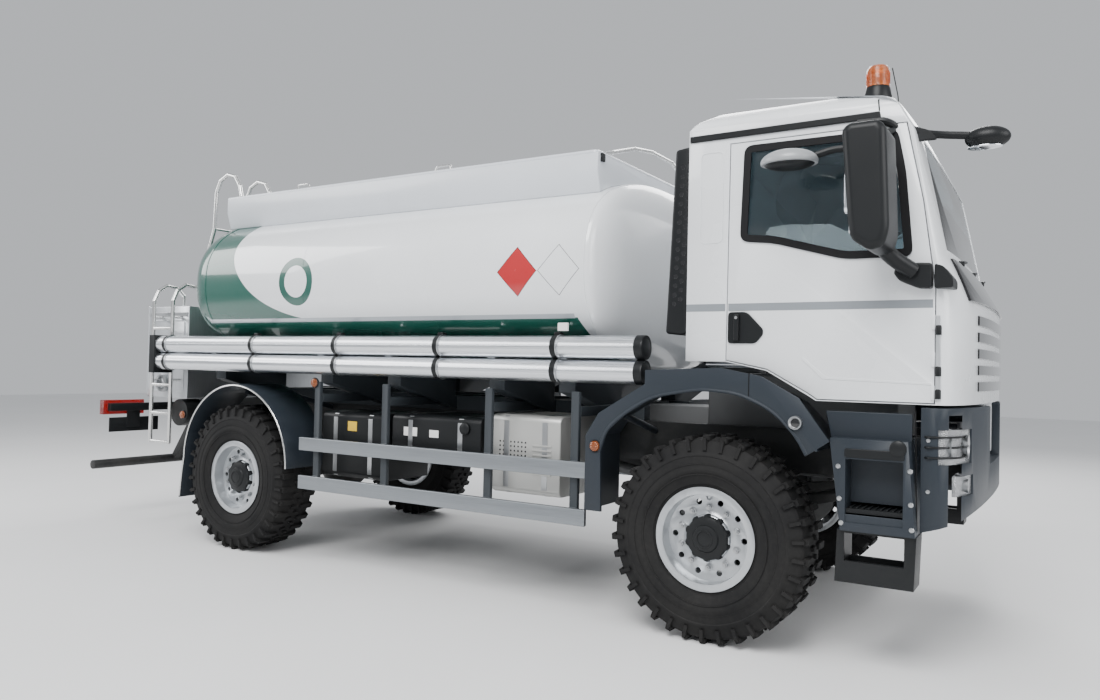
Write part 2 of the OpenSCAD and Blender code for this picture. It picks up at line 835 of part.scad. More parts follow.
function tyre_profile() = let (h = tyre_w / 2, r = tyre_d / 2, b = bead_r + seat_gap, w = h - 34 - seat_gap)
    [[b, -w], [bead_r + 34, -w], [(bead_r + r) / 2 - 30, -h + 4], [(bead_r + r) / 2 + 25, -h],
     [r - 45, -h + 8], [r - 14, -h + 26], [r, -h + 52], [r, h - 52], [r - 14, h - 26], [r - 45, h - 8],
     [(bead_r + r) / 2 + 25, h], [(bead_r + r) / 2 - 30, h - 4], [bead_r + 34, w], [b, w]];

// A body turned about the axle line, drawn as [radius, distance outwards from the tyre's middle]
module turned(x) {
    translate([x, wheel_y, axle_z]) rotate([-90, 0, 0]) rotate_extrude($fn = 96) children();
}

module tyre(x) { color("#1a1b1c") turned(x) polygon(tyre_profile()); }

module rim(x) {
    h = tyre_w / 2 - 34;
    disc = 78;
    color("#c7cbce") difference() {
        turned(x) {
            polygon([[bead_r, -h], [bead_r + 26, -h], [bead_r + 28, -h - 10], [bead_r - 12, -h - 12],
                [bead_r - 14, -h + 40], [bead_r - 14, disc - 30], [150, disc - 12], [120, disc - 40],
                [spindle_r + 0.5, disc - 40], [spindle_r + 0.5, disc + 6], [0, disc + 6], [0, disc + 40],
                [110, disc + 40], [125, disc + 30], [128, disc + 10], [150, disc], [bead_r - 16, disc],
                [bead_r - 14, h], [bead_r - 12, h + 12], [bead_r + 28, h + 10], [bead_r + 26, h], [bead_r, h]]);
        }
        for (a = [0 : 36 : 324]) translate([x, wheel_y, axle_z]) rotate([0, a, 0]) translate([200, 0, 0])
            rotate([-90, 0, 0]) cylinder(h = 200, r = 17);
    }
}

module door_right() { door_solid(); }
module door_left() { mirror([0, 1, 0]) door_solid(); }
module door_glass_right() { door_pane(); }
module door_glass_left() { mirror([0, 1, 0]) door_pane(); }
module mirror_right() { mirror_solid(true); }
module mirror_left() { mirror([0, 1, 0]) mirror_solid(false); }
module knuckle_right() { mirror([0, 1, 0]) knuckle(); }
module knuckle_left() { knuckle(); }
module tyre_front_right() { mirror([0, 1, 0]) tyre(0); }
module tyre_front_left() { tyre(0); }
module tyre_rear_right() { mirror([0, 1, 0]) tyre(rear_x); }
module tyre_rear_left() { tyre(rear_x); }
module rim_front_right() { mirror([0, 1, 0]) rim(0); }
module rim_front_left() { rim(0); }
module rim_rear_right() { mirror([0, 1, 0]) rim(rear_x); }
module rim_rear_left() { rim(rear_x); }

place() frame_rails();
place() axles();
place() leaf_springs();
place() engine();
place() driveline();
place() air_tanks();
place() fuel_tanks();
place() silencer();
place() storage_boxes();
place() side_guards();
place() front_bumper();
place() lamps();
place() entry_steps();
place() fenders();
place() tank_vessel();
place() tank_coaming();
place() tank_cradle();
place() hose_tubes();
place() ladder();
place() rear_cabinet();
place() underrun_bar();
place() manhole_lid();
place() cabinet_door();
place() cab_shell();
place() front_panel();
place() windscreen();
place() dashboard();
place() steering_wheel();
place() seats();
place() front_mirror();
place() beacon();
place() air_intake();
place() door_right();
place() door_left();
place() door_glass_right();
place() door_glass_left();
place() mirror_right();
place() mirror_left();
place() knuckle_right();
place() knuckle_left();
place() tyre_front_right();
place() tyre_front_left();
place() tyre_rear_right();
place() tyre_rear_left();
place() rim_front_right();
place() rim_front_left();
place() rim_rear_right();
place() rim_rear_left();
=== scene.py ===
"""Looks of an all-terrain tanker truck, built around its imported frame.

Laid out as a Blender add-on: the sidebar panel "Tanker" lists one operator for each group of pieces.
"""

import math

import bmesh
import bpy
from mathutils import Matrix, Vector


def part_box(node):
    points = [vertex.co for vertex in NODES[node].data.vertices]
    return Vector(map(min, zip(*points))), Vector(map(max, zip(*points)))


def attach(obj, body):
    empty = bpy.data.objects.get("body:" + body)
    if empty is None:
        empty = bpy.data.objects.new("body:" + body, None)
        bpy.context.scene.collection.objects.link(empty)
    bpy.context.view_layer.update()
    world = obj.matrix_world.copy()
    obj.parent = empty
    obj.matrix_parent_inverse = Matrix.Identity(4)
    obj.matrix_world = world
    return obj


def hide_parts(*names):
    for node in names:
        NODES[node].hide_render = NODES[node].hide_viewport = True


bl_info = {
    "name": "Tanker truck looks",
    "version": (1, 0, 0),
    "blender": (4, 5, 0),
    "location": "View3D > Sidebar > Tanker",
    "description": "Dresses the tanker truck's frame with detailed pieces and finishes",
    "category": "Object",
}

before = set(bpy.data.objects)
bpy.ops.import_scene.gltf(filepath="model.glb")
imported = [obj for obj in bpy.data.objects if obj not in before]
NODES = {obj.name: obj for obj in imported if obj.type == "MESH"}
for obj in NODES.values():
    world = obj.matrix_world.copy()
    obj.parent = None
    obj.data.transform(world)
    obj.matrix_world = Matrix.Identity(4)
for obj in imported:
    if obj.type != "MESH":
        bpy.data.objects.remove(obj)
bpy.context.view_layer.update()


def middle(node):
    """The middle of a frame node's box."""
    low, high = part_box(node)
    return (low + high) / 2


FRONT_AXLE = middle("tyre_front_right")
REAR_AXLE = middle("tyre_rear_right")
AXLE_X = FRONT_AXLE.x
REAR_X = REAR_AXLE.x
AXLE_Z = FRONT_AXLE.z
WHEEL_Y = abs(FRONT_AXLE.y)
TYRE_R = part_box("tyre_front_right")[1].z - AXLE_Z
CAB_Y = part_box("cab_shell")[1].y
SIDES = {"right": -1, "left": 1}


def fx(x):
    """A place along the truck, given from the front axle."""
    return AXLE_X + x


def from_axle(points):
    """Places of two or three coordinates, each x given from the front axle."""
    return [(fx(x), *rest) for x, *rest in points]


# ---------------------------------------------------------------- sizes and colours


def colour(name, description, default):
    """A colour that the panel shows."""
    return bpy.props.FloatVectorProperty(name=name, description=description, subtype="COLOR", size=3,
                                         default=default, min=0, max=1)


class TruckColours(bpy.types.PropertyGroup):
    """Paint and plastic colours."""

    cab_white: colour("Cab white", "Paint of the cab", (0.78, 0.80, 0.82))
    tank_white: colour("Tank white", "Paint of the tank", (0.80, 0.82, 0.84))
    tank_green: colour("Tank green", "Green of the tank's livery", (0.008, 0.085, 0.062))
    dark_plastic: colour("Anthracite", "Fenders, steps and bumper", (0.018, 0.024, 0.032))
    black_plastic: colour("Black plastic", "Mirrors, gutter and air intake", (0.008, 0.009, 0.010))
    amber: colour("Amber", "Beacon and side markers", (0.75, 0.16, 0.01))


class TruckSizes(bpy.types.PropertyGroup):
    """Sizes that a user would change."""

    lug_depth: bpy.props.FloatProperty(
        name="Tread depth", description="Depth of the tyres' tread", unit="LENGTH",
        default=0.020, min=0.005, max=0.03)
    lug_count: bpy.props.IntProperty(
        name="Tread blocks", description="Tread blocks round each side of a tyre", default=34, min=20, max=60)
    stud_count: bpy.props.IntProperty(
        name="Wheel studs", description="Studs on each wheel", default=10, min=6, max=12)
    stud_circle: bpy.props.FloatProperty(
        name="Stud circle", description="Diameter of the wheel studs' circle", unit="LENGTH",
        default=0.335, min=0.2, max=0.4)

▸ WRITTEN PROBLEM
Scan the data for the word "body" and copy every line where it shows up.

▸ COMPLETE RESPONSE
// A body turned about the axle line, drawn as [radius, distance outwards from the tyre's middle]
def attach(obj, body):
    empty = bpy.data.objects.get("body:" + body)
        empty = bpy.data.objects.new("body:" + body, None)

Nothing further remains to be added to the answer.